- [WHAT TO PRODUCE]
Reproduce all of the material word for word.

- [DATA SEGMENT]
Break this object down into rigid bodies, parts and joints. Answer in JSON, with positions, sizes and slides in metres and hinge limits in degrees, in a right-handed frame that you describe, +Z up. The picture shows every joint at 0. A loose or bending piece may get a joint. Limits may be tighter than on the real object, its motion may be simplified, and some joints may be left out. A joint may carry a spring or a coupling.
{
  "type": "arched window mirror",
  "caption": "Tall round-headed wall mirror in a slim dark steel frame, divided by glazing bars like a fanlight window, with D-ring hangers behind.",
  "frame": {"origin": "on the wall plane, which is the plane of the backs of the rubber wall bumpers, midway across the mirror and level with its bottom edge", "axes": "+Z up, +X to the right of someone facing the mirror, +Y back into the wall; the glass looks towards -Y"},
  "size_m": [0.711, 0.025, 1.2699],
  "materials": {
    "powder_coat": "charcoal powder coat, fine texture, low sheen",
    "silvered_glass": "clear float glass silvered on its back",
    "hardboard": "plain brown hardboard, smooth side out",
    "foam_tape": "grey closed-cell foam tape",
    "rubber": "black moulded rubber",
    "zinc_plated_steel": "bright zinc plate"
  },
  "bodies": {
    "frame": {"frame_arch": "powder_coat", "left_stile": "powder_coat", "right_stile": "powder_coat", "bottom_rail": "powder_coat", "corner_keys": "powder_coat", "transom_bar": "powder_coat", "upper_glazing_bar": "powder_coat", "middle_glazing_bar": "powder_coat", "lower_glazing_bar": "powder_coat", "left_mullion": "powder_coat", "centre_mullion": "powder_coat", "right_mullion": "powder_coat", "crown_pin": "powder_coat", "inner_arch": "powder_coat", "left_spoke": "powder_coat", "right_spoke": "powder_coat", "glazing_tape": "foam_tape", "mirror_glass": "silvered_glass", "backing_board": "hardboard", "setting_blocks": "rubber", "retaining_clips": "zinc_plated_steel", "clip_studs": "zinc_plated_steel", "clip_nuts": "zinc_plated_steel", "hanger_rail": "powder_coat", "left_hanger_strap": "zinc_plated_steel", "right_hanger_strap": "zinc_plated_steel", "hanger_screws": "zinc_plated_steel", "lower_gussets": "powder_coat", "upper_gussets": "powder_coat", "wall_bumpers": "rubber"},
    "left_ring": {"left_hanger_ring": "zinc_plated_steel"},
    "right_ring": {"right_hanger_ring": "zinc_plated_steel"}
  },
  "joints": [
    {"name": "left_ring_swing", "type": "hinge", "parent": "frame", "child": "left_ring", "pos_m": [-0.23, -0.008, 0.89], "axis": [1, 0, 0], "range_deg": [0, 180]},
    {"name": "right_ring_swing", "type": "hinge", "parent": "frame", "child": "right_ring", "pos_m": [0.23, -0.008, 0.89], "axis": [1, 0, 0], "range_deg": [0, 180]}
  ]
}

- [TASK RESPONSE]
Break this object down into rigid bodies, parts and joints. Answer in JSON, with positions, sizes and slides in metres and hinge limits in degrees, in a right-handed frame that you describe, +Z up. The picture shows every joint at 0. A loose or bending piece may get a joint. Limits may be tighter than on the real object, its motion may be simplified, and some joints may be left out. A joint may carry a spring or a coupling.
{
  "type": "arched window mirror",
  "caption": "Tall round-headed wall mirror in a slim dark steel frame, divided by glazing bars like a fanlight window, with D-ring hangers behind.",
  "frame": {"origin": "on the wall plane, which is the plane of the backs of the rubber wall bumpers, midway across the mirror and level with its bottom edge", "axes": "+Z up, +X to the right of someone facing the mirror, +Y back into the wall; the glass looks towards -Y"},
  "size_m": [0.711, 0.025, 1.2699],
  "materials": {
    "powder_coat": "charcoal powder coat, fine texture, low sheen",
    "silvered_glass": "clear float glass silvered on its back",
    "hardboard": "plain brown hardboard, smooth side out",
    "foam_tape": "grey closed-cell foam tape",
    "rubber": "black moulded rubber",
    "zinc_plated_steel": "bright zinc plate"
  },
  "bodies": {
    "frame": {"frame_arch": "powder_coat", "left_stile": "powder_coat", "right_stile": "powder_coat", "bottom_rail": "powder_coat", "corner_keys": "powder_coat", "transom_bar": "powder_coat", "upper_glazing_bar": "powder_coat", "middle_glazing_bar": "powder_coat", "lower_glazing_bar": "powder_coat", "left_mullion": "powder_coat", "centre_mullion": "powder_coat", "right_mullion": "powder_coat", "crown_pin": "powder_coat", "inner_arch": "powder_coat", "left_spoke": "powder_coat", "right_spoke": "powder_coat", "glazing_tape": "foam_tape", "mirror_glass": "silvered_glass", "backing_board": "hardboard", "setting_blocks": "rubber", "retaining_clips": "zinc_plated_steel", "clip_studs": "zinc_plated_steel", "clip_nuts": "zinc_plated_steel", "hanger_rail": "powder_coat", "left_hanger_strap": "zinc_plated_steel", "right_hanger_strap": "zinc_plated_steel", "hanger_screws": "zinc_plated_steel", "lower_gussets": "powder_coat", "upper_gussets": "powder_coat", "wall_bumpers": "rubber"},
    "left_ring": {"left_hanger_ring": "zinc_plated_steel"},
    "right_ring": {"right_hanger_ring": "zinc_plated_steel"}
  },
  "joints": [
    {"name": "left_ring_swing", "type": "hinge", "parent": "frame", "child": "left_ring", "pos_m": [-0.23, -0.008, 0.89], "axis": [1, 0, 0], "range_deg": [0, 180]},
    {"name": "right_ring_swing", "type": "hinge", "parent": "frame", "child": "right_ring", "pos_m": [0.23, -0.008, 0.89], "axis": [1, 0, 0], "range_deg": [0, 180]}
  ]
}